Vortex – Spin systems with discrete and continuous symmetry: topological defects, Bayesian statistics, quenched disorder and random fields

Le projet Vortex a l’ambition de comprendre la géométrie aléatoire sous-jacente aux "transitions de phase topologiques" qui ont été découvertes dans les années 1970 par Berezinskii, Kosterlitz et Thouless.

Vortex est un projet en mathématiques qui se situe au carrefour des probabilités et de la physique mathématique. L'un des buts principaux de ce projet est de comprendre la géométrie aléatoire sous-jacente aux "transitions de phase topologiques" qui apparaissent dans des "systèmes de spins" simples à définir mais dont les propriétés sont étonnamment riches.
Christophe Garban étudiera la géométrie fractale aléatoire qui apparaît au cours de ces transitions de phase en développant de nouveaux outils et en créant des liens avec les statistiques bayésiennes.

Key information / Informations

•    Funding programme / Programme de financement: Horizon Europe - ERC Consolidator Grant - 2021
•   Coordinator / Coordinateur: Université Claude Bernard Lyon 1 (UCBL), Pr Christophe GARBAN (ICJ)
•   Partners’ list / Liste des partenaires :

o Centre National de la Recherche Scientifique (CNRS)

o Universidad de Chile (UCHILE)

•   Budget : 1 616 250 €
•   Grant / Subvention :1 616 250 €
•   Début – Fin : 2023-2028

Context / Contexte

The main goal of this project is to understand the geometry of the deeply influential topological phase transitions which were discovered in the 70's by Berezinskii, Kosterlitz and Thouless.
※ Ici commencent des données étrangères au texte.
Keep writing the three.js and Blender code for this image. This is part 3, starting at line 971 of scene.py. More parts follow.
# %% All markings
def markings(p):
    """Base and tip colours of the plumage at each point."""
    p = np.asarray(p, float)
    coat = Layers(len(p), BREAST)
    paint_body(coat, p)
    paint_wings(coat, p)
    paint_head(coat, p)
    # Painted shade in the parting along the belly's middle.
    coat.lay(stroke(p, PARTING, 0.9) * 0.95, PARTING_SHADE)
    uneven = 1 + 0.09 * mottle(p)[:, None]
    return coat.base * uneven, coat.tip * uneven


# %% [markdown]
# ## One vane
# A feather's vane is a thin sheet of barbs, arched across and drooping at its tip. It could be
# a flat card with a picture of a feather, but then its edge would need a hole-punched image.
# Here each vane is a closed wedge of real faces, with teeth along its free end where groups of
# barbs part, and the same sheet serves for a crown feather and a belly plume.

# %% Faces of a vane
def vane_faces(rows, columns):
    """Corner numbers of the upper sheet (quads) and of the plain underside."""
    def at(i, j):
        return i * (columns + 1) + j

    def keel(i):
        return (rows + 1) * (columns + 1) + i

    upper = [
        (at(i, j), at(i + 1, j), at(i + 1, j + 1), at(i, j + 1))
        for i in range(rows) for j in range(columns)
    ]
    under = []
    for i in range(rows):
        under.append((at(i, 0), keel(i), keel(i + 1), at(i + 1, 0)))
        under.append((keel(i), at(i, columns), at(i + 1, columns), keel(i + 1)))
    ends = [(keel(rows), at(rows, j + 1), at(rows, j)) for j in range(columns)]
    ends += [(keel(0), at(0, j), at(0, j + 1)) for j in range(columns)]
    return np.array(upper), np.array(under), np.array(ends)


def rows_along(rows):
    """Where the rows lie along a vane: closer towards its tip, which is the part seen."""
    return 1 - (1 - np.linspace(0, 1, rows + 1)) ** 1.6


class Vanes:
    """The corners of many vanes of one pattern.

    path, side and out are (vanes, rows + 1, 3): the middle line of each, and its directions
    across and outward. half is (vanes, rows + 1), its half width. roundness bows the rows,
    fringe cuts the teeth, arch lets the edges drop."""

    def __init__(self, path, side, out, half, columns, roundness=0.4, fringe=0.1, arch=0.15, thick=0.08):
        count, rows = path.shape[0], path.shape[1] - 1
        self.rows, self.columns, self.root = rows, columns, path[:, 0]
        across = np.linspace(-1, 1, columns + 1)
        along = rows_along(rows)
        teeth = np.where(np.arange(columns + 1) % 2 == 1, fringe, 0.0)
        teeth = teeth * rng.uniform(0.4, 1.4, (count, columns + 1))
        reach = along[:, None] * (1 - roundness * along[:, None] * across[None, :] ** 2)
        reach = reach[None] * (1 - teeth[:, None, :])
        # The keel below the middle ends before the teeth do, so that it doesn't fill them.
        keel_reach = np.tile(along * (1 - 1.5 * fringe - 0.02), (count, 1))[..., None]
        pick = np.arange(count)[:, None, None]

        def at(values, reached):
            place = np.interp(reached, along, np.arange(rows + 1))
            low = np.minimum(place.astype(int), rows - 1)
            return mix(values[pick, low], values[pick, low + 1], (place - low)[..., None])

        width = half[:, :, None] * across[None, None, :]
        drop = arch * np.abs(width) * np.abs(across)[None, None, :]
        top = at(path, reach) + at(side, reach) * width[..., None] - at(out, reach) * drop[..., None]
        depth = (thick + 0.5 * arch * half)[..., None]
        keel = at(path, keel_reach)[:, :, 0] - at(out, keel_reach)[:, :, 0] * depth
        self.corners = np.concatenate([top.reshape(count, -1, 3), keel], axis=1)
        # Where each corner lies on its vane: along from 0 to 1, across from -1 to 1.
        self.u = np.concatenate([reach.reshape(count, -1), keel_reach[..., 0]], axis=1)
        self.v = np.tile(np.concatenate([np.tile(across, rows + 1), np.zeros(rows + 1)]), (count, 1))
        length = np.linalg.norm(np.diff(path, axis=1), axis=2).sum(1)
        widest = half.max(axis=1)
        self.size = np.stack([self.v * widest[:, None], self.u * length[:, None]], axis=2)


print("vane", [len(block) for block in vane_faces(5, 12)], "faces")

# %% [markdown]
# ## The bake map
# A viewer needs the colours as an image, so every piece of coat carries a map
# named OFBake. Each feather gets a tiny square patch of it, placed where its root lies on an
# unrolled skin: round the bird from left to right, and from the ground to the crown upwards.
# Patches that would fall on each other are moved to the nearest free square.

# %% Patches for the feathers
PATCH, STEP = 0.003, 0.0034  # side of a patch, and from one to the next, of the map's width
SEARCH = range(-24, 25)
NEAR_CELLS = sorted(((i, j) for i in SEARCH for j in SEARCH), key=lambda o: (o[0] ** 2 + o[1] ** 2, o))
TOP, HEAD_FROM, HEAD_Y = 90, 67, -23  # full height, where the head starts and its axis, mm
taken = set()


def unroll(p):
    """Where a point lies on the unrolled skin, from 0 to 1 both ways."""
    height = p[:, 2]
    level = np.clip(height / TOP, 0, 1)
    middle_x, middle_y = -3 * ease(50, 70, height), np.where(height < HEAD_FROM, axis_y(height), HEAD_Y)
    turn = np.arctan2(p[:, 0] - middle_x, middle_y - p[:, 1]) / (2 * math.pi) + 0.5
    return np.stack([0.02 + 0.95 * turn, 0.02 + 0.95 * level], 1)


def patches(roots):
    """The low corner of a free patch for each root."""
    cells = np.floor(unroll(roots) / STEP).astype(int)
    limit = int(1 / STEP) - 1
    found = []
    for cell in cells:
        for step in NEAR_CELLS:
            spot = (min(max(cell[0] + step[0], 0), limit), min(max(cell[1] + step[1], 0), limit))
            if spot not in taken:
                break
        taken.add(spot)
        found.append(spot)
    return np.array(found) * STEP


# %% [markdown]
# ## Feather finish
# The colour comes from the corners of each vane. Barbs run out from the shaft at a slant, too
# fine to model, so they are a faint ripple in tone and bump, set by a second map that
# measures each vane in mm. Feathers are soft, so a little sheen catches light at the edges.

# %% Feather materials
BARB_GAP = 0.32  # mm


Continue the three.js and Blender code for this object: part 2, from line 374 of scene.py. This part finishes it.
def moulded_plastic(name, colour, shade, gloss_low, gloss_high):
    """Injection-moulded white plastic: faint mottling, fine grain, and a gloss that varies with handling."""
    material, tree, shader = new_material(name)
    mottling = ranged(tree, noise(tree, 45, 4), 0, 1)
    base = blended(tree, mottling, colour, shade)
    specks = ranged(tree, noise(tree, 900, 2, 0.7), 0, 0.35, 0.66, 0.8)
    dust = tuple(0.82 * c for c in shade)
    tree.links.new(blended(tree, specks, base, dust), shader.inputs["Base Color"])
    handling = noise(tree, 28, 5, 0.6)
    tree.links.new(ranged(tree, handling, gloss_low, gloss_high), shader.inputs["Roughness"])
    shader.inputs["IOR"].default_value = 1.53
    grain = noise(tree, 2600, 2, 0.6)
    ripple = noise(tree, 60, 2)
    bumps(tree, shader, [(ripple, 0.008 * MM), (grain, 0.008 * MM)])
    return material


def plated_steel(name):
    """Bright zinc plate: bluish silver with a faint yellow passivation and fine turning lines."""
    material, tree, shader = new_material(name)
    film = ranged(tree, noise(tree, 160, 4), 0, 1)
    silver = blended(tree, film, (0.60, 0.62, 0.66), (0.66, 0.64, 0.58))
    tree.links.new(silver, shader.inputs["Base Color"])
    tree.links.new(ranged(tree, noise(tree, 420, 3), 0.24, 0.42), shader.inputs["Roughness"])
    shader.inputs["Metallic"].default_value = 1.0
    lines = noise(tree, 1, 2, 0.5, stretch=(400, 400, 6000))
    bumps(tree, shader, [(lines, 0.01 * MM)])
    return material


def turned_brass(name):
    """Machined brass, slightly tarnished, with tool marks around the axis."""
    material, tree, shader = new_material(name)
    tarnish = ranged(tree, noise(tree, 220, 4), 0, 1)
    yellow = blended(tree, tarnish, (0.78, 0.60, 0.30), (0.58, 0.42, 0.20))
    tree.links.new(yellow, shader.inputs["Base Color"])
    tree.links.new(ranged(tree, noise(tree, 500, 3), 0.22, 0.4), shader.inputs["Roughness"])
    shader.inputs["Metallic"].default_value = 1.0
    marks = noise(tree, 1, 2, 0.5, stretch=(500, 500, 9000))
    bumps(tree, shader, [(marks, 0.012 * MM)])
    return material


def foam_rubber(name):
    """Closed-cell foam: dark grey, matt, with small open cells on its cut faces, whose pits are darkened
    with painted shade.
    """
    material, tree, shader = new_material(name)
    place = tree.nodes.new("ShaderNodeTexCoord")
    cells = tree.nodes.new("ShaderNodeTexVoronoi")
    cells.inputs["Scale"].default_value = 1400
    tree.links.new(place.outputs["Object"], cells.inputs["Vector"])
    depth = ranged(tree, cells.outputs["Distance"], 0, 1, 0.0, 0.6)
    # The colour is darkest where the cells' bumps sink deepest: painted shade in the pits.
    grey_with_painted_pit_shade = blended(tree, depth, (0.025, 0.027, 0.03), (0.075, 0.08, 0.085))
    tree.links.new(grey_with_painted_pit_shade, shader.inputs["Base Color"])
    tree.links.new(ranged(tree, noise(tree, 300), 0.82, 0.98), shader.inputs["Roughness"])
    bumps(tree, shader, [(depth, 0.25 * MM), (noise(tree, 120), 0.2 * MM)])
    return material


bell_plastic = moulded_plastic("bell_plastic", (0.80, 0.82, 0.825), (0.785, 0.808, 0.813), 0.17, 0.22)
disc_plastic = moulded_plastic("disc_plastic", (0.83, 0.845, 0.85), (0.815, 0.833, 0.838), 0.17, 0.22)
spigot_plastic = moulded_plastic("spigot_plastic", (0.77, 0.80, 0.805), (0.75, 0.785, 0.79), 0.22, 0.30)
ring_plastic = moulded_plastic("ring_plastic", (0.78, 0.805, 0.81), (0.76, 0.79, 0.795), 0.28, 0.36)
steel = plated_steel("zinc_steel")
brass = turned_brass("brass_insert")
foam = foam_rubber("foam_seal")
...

The archetypal example of such phase transitions arises in the 2d XY model in which topological defects, called vortices, behave very differently at small and high temperature. The mathematical understanding of this rich phenomenon goes back to the work of Fröhlich and Spencer in the 80's and involves the 2d Coulomb gas. This project is aimed at analyzing this phase transition through the prism of random fractal geometry by associating natural percolating sets to the XY model whose behavior will depend crucially on the temperature. One constant source of inspiration will be the deep geometric content and powerful probabilistic methods gathered over the last 20 years for celebrated discrete symmetry models such as 2d critical Ising or percolation. Vortex will bring new tools and make connections with Bayesian statistics.

Objectives / Objectifs

The main goal of this project is to understand the geometry of the deeply influential topological phase transitions in i) bringing new tools such as the cable XY model ii) identifying new interesting phase transitions which arise in discrete symmetry spin systems due to the presence of topological defects iii) developing a very promising connection with works on Bayesian statistics and iiii) investigating the mechanisms at the crossroads of Quantum Field Theory, noise sensitivity and scaling limits of random growth models.

Expected impact and results / Impact et résultats attendus

Vortex will explore the geometry of the deeply topological phase transitions by making several novel and fruitful connections with the dimer and Ising models. The new connections made with statistical reconstruction and Bayesian statistics will give access to the even more fascinating and least understood world of spin systems with non-Abelian (gauge-symmetry).
Finally, the project will investigate the mechanisms which relate the microscopic background noise with the large-scale structures it induces in the contexts of Quantum Field Theory and KPZ fixed point. The impact of this project will go well beyond the current understanding of topological phase transitions in a wide variety of settings where they arise.

LIP’s contribution / Rôle de LIP

LIP a accompagné le porteur de projet dans toute la phase de montage, coordination du montage administratif et financier du projet, conseil à la rédaction. LIP accompagne l’Université Lyon 1 pour le suivi administratif et financier du projet.